Journal de l'année Édition 1999 1999Éd. 1999

La Nouvelle-Calédonie : un avenir bien cadré

En avril 1998, soit dix ans après les événements tragiques d'Ouvéa, qui avaient débouché sur les accords de Matignon, et 153 ans après que l'amiral Febvre-Despointes eut pris possession de la Nouvelle-Calédonie au nom de la France, une page décisive pour l'indépendance de ce lointain territoire français du Pacifique a été tournée avec l'accord conclu entre le Front de libération nationale kanak et socialiste (FLNKS) et le Rassemblement pour la Calédonie dans la République (RPCR). Les parlementaires, députés et sénateurs, devaient approuver, en juillet, le projet de loi de révision constitutionnelle nécessaire à l'application de l'accord de Nouméa, signé le 5 mai par le Premier ministre, Lionel Jospin, le président du FLNKS, Roch Wamytan, et le président du RPCR, Jacques Lafleur.

Un succès pour le gouvernement de Lionel Jospin, qui a su, à l'inverse de ses deux prédécesseurs, Édouard Balladur et Alain Juppé, déminer, « en donnant du temps au temps », un dossier qui, sur la question du nickel, notamment, la principale richesse de l'archipel, s'enlisait. En remettant à plus tard – quinze ou vingt ans – le référendum décisif sur l'avenir de la Nouvelle-Calédonie et en mettant en place un régime juridique inédit prenant quelques libertés avec la loi fondamentale de la République, le Premier ministre a pu mettre d'accord chacune des deux parties, indépendantistes et anti-indépendantistes. Le ; mots tabous d'« indépendance », tant redouté par les caldoches, et d'« autonomie », rejeté par les Kanaks, s'effacent au profit du concept de « citoyenneté de la Nouvelle-Calédonie ». C'est l'aboutissement d'une longue et difficile négociation, commencée en 1988 sous le gouvernement de Michel Rocard, qui permet de transférer progressivement une large partie de la souveraineté de l'État à la Nouvelle-Calédonie.

L'accord de Nouméa

Il est, on l'a dit l'aboutissement difficile de négociations démarrées au printemps. Signé entre le Premier ministre et les présidents du FLNKS et du RPCR, il clôt la période intermédiaire ouverte par les accords de Matignon et fixe les conditions de l'avenir institutionnel du « Caillou » pour les quinze ou vingt prochaines années, selon les décisions qui seront prises par le Congrès du territoire. Transférant progressivement une large partie de la souveraineté de l'État à la Nouvelle-Calédonie, il est un chef-d'œuvre d'équilibre. Dans son préambule, comme le souhaitait le FLNKS, le texte insiste sur les torts faits par la France aux anciens colonisés, sans mésestimer pour autant les aspects positifs. « La colonisation de la Nouvelle-Calédonie s'est inscrite dans un vaste mouvement historique où les pays d'Europe ont imposé leur domination au reste du monde... Le moment est venu de reconnaître les ombres de la période coloniale, même si elle ne fut pas dépourvue de lumière », est-il écrit. Reconnaissant le « traumatisme durable » et « l'atteinte à la dignité », mais aussi que « la participation des autres communautés à la vie du territoire lui est essentielle », l'accord propose au peuple kanak « une reconnaissance de sa souveraineté, préalable à la fondation d'une nouvelle souveraineté, partagée dans un destin commun ». Il prévoit un état transitoire d'une vingtaine d'années (une consultation finale devrait être organisée entre 2013 et 2018), pendant lesquelles le « territoire », ou « pays », va bénéficier de compétences de plus en plus larges sur « la voie de la pleine souveraineté ».
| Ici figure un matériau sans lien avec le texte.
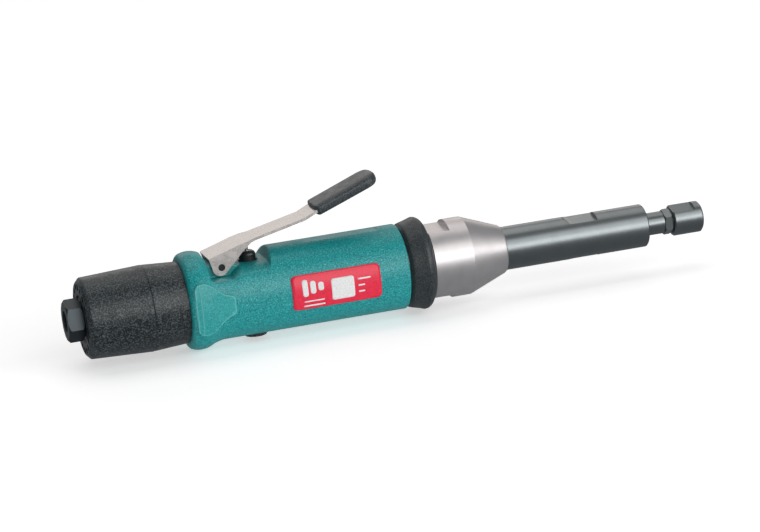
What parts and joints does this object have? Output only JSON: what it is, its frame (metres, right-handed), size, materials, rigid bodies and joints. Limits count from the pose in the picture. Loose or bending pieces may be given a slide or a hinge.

Les principaux points de raccord

Pour mieux prendre en compte l'identité kanake, l'accord reconnaît le droit coutumier sur l'île. Celle-ci bénéficiera de « signes identitaires », tels qu'un nom, un hymne, une devise et un graphisme pour ses billets de banque. Par ailleurs, une mention du nom du pays pourra être apposée sur les documents d'identité comme signe de citoyenneté. Le Sénat coutumier, une assemblée ethnique, sera obligatoirement saisi des projets de loi du pays. L'exécutif local, jusqu'ici représenté par le haut-commissaire de la République, sera exercé par un gouvernement collégial élu par le congrès et responsable devant lui.